Но Матильда, без сомнения, любит мужа и, конечно, как почти все женщины, она любит детей; ее собственные дети, в особенности первые, доставили ей те радости, которые для представительниц ее пола иногда слаще самого сладострастия: блаженство умывать их, причесывать, целовать маленькие тельца удовлетворяет ее потребность в нежности и ее представления о красоте. Возможно, она получает удовольствие от томной праздности беременности и с благодарностью принимает заботы матери, приехавшей помочь ей при родах. По воскресеньям она наслаждается тем, что ее любимые дети почти благонравно сидят рядом с ней на скамье, украшенной семейным гербом слева от хоров. Если только она не совсем уж дура, что, конечно, не исключено, она должна беспокоиться о будущем: стольким надо дать образование, стольких выдать замуж, стольким исхлопотать хорошую должность в администрации, похожую на ту, что у папа, или по части дипломатии, столько приданого дать за дочерьми и получить за невестками, приданого, какое она сама принесла своему Артуру. Но до этого еще далеко: старшая, Изабель, пока еще девочка с длинными локонами. Милосердный Господь поможет. К тому же самой Матильде тридцать семь: может, ребенок, которого она носит, станет последним; в лучшем или в худшем случае она родит еще одного или двоих. И она засыпает с молитвой на устах.
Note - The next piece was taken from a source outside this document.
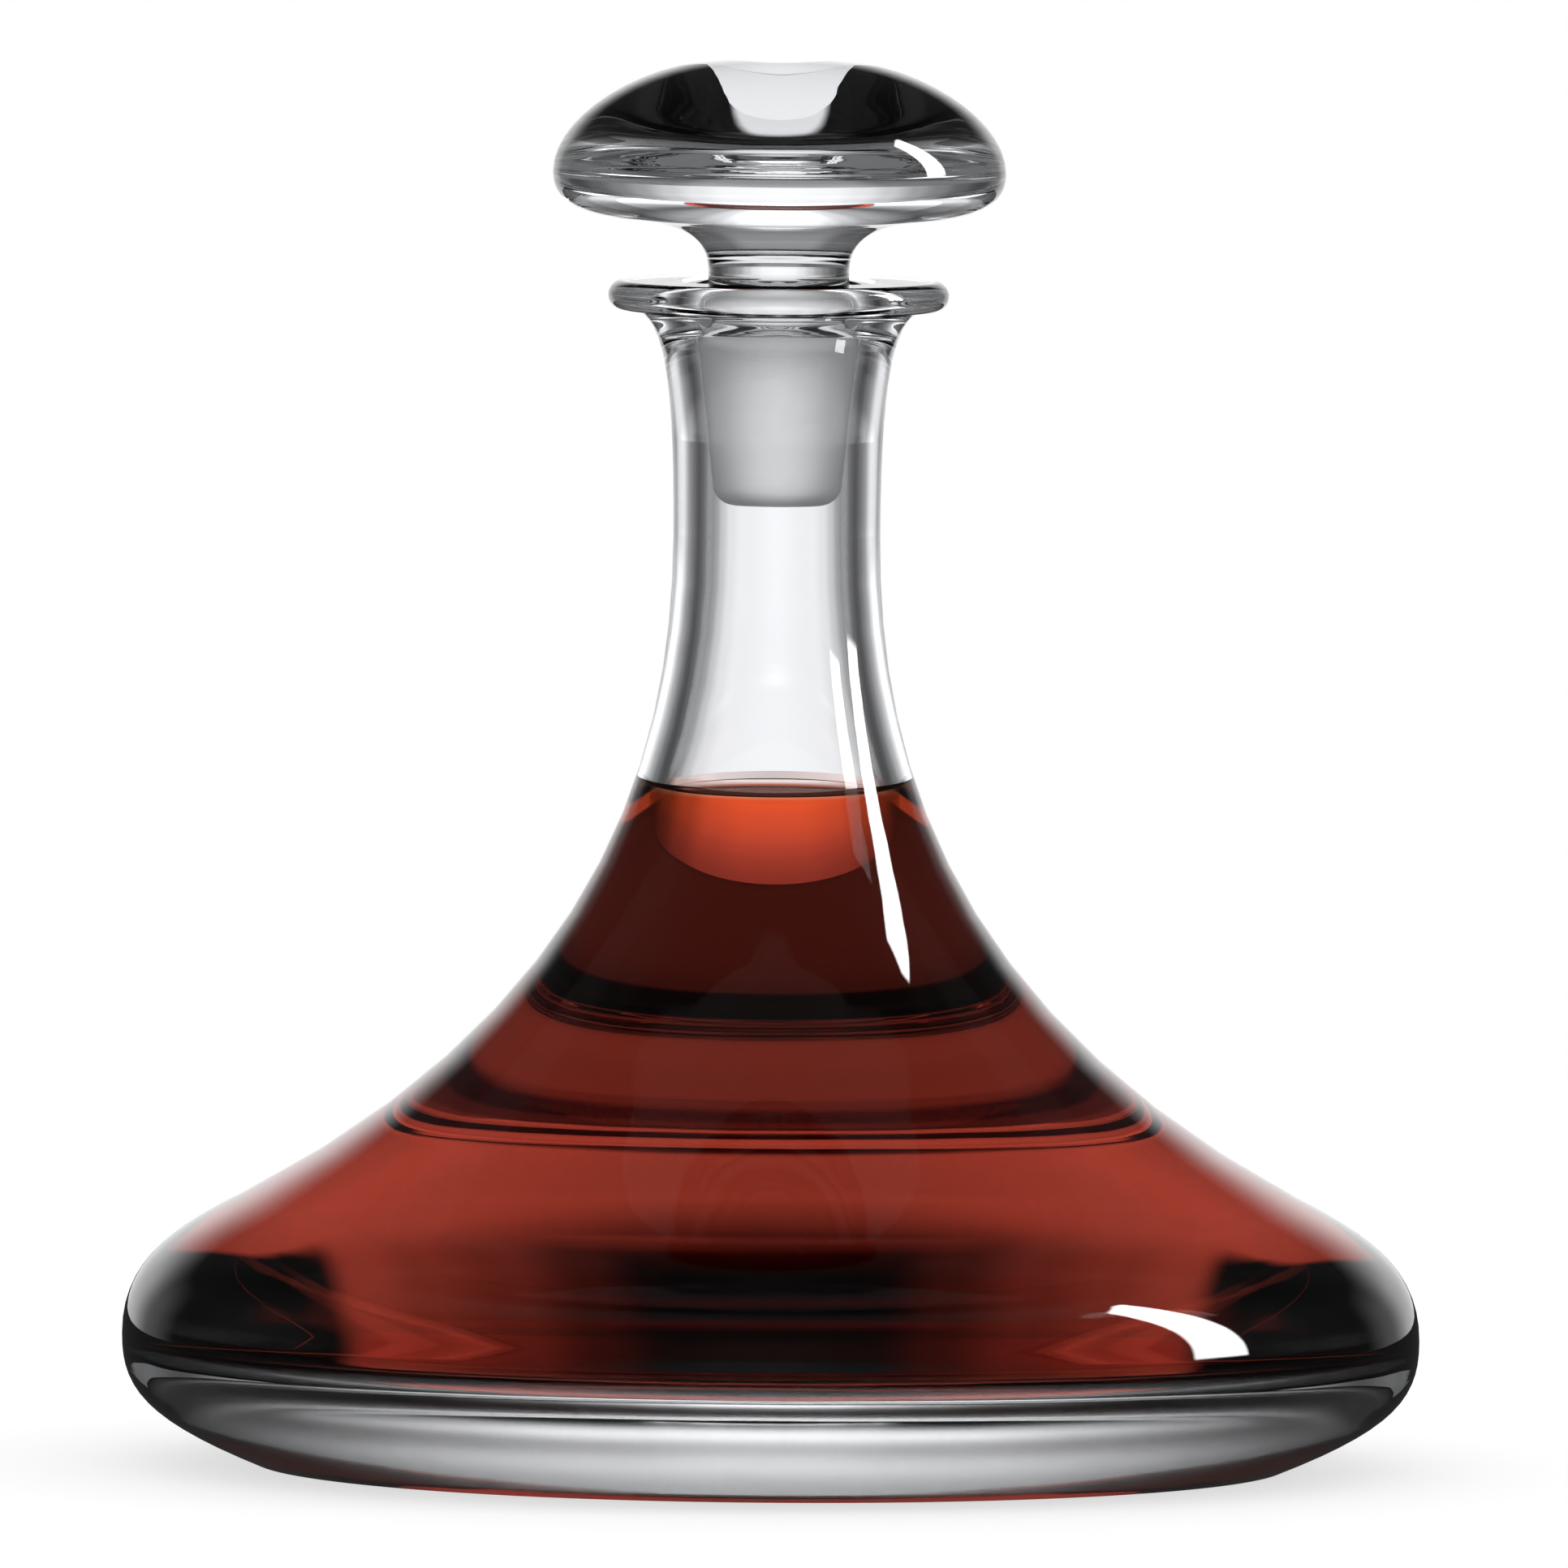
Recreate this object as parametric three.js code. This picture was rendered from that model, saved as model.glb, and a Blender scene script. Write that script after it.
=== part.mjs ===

Предположить, каковы были размышления на сей счет г-на Артура, если он вообще размышлял на сей счет, труднее. Считал ли он, что его долг христианина и человека благородного происхождения подать пример создания многодетной семьи? Был ли он образцовым супругом, за все восемнадцать лет брака не перестававшим желать Матильду, в которой для него соединились все женщины? Или, если его связь с «особой из Намюра» или с какой-нибудь другой женщиной началась еще до смерти Матильды, не старался ли он найти жене занятие, на долгие годы ввергнув ее в круговерть материнства? Этому человеку, для которого нет ничего священнее семейного и социального status quo, наверняка никто никогда не говорил, что, поступая так, он расшатывает его равновесие. Proles41: начатки выученной Артуром латыни не заставляли его задуматься над первоначальным смыслом слова «пролетарий». Ни Артур, ни Матильда не предвидят, что не пройдет и ста лет, и это серийное, чтобы не сказать массовое воспроизводство человеческих особей превратит нашу планету в термитник, и это несмотря на бойни, подобные которым можно найти только в Священной Истории. Некоторые умы, более проницательные, чем г-н Артур, предсказали однако этот результат, хотя и не представляли себе, насколько он будет ужасен, но имя Мальтуса в ушах Артура звучит как ругательство; впрочем, он не вполне представляет себе, кто это такой. Да и разве в пользу Артура не говорят добропорядочные нравы и семейные традиции? У его деда, гражданина Декартье, во времена Революции было девять детей. Что до Матильды, то ей в отличие от толстовской Долли, которую она мне определенно напоминает, не пришлось повстречать на своем пути какую-нибудь Анну Каренину, которая объяснила бы ей, как оградить себя от новых родов. Если бы такая встреча произошла, Матильда наверняка, как и Долли, в смятении отшатнулась бы от подобных советов, думая про себя, что это «дурно». И что-то в нас отзывается ее чувствам. Однако еще более дурно перенаселять мир. А поскольку вера запрещает все жалкие ухищрения, к которым человек научился прибегать, чтобы сократить свое потомство, остается единственный выход — целомудрие, чего Артур, а может, даже и сама Матильда не хотят.